Insert sound of crickets here. And then insert the sound of John beginning his journey down the path to full-fledged insert profanity here, by steamrolling all over her in an unattractive way as he basically told her he hated her guts and then acted like a cocky profanity after she told him to profanity off. Oh, John. Hubris, John.
Tonight, our friends the Apprentici found themselves charged with playing golf. Well, miniature golf. It wasn’t a commercial for much more than Chelsea Piers and Donald Trump’s gut and ugly golf swing, which was refreshing (well, not the gut part), but dude, that was the lamest task of all time, resulting in the lamest mini-golf courses of all time. Seriously. I would rather give my kid a paper cup and a rock to play with than doom him to being assaulted by clowns with mouths full of chewing tobacco or, worse, Bren. (The level of nicotine addiction this season is truly alarming, by the way. The kids on The Real World are starting to look like Mormons by comparison.) Even the lesson for tonight was lame: ”Play Golf.” Uh, okay. (Although I did like the Fake Business Moment. Guy to Trump: ”You just keep making par after par!” Trump to Guy: ”Thank you. Here is five million dollars.”)
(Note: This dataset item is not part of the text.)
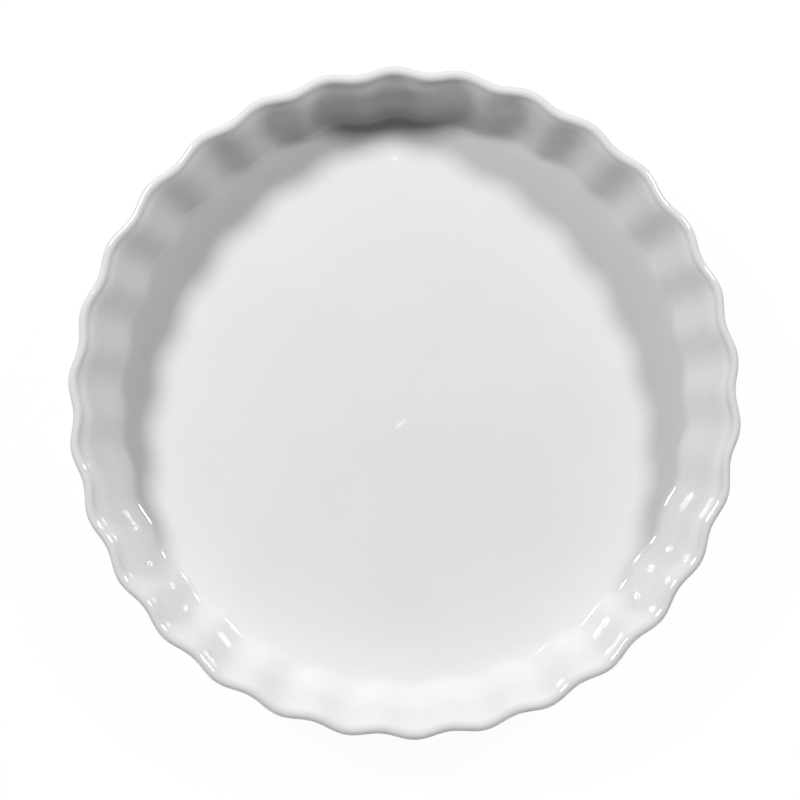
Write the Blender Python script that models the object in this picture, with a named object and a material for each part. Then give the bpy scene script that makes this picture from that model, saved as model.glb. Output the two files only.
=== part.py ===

Our team leaders for Mission: Impossibly Lame were Stephanie for the college kids of Magna (”I understand the rules of miniature golf”) and, despite her problems with ”too much personalness,” Little Audrey, the Prettiest Princess in All the Land, for Net Worth. In case you were wondering, she, too, credited herself with mad mini-golf skillz, to the vast eye-rolling pleasure of Carolyn, who, I have realized, is mostly getting paid to act out my inner monologue. Audrey also made the zen statement of the night: ”My business is business!” Yes, master. I see. I understand everything now.
So Stephanie’s course had a jungle theme, but more important, it had the cutthroat brilliance of Stealth Kendra, who scored exclusive rights to pass out fliers inside Chelsea Piers, which was a great move because no one who’s not already inside Chelsea Piers ever goes to Chelsea Piers. (Those dudes standing on the adjacent, non-Chelsea pier? Yeah, no.) Meanwhile, Audrey dressed her team up like clowns of the scary variety and set about ruining the lives of small children for the remainder of the afternoon. Although I’m not sure what was the scariest aspect — ‘Roid Rage Chris hollering, ”Did you have fun with Dad?” as flecks of chaw sprayed all over little Timmy’s face, Tana in the Bozo suit, or John stalking the edges of the course like something that just fell out of The Matrix. Dial down the dour, dude. You’re not a professional killer.
Ah, but as it turned out when Net Worth got spanked and made their way to the boardroom, John may in fact be a professional killer … of souls. ”She’s a 22-year-old girl,” he smugly said of Audrey, when asked why he didn’t respect her, and you could just see our little peanut start to crack. It wasn’t a particularly suspense-riddled boardroom — Audrey was pretty much doomed in the previews from last week — but it did have some lovely moments. In first place: Special Guest George, a man named Ashley, came up big in the following exchange, reprinted here in its poetic entirety:
Trump: ”Were you chewing tobacco while you were wearing a clown suit?”
Chris: ”I had a dip in.”
Trump: ”It’s not good.”
Ashley: ”Specially for a clown.”
Mamet can’t write dialogue like that, kids.
So while Magna was off reaping its reward at Trump International Not Miniature Golf Course (we shall withhold comment on the totally revolting flirtation between Erin and Trump, except to say it had never occurred to me before, but she has a very Eastern European air, don’t you think?), Audrey was told that yes, she was beautiful, but not so bright, and she took the elevator ”down” to the street for the last time. I am only upset about this insomuch as we will now never learn what sent her parents to prison. Well, until she goes on Oprah, I guess. Remember your spirit, Audrey!
Cab numbers checked out. Angie answered the Rhona Phone. Robin came nowhere near saying, ”You can go in now, guys.” And anyone who can tell me what Audrey’s parting words meant gets five million dollars. I’ll type them in here for those of you who maybe want to have them engraved onto an inspirational plaque for your cubicle: ”Those of us who walk away winning win more than just a loss.”
Amen, pretty. Amen.
(PS: If anyone would like to build an actual, non-lame mini-golf course in Manhattan, please do. We need one, desperately. Do it for Timmy.)
What do you think? Is John’s belligerence going to come back to haunt him? Could one of the quiet candidates come out of nowhere and win it all? And did Audrey really deserve to go, or did Trump fire her because she’s so pretty?